Syria’s support for Hams and Hezbollah is routed in the hope that Syria can work with them toward the resolution of the Arab Israeli conflict.
Qaradawi Nabki or Nakbeh?!
I read your reply to Moubayed’s article and both are pieces of propaganda. One must not forget that Mr. Moubayed was recently in Washington in a small Syrian delegation and wanted badly to meet arch-Zionists in AIPAC to prove Syrian good-will! What a pitiful way of thinking and acting. As for your piece, it reminds the reader of one Qaradawi who woke up one day to find himself as sectarian and as bigot as those Zionist-Wahhabis in Saudi-controlled media. And the comparisons you make are hilarious. According to your logic, if left-wing parties were sometimes funded by the USSR, then it is ok for right-wing Nazis in the Lebanese Forces to be funded by the Zionists and the Wahhabis. It is better to shed your so-called objectivity and join forces with Qaradawi Nabki or Nakbeh (i.e. disaster).

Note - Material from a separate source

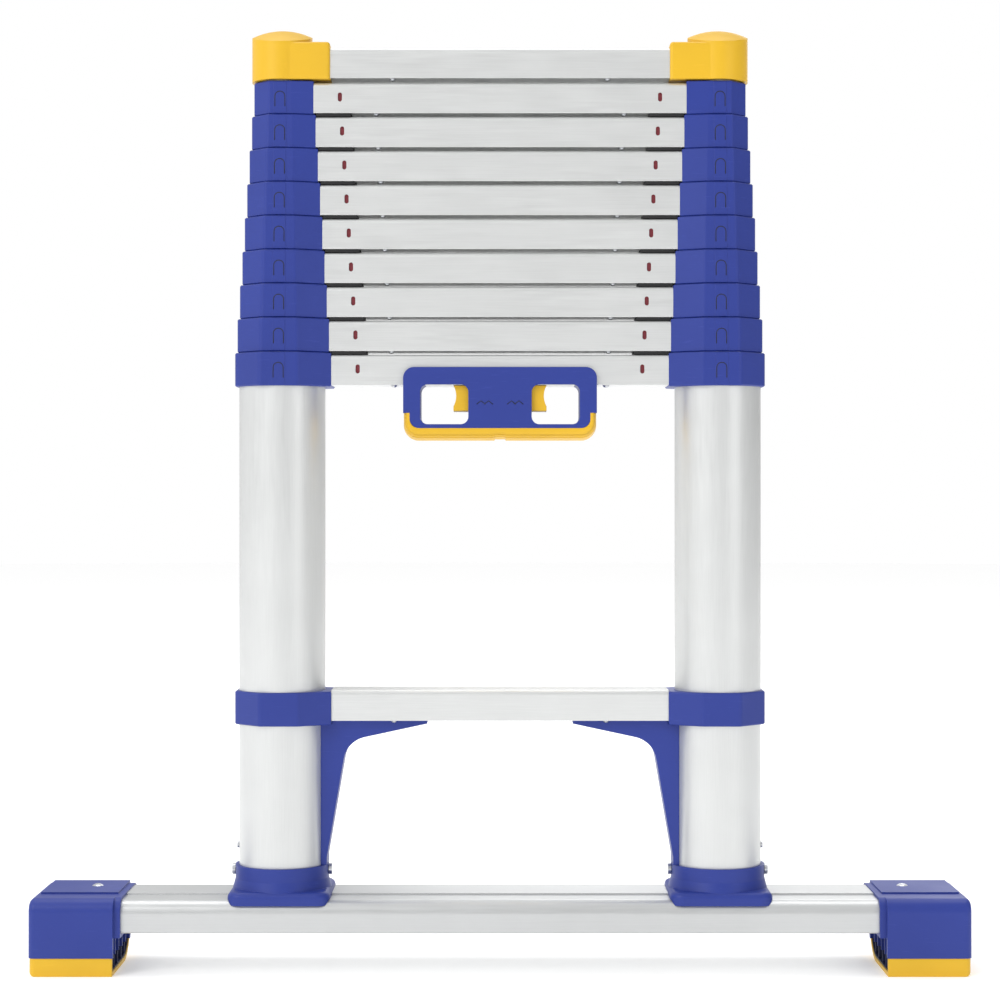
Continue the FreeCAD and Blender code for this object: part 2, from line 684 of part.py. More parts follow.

I am not sure that there is a difference between what “historians” are going to institutionalize as a ‘correct’ or ‘accurate’ version of the May 2008, or what “propagandists” try to emphasize today.
I think both are engaged in the same economy of producing versions, writings of events by the mere fact that they are going to use ‘perspectives’ to address the problem.
Sorry to sound a bit too abstract but it is just to say that there are no difference between historians, ‘social scientists’, ‘good research’, and TV/media petty punditry.
Why bother, then? 🙂
I always asked myself this question.
And I think that at the end even if no one can tell an objective story, one can always shed light on the silenced versions.
‘Good thoughts’ (or the strive to arrive at this criteria) is trying to unearth what was not spoken and need to be. Challenging hegemony, challenging the fixity of historical accounts, that is what we should be involved in.
If there is any chance that there is something called ‘an intellectual’, let him be the ‘organic’ one. The Gramscian one.
What hezbollah and his allies did was an attempt to start a civil war, and dont fool yourself into thinking otherwise. No militias faught back, there was no war, it was simply people trying to defend their houses, and they stopped doing so after March 14 leaders told them not to fear, as their lives are way more important; March 14 leaders did so in order to contain the mutiny and betrayal of Hezbollah and his allies.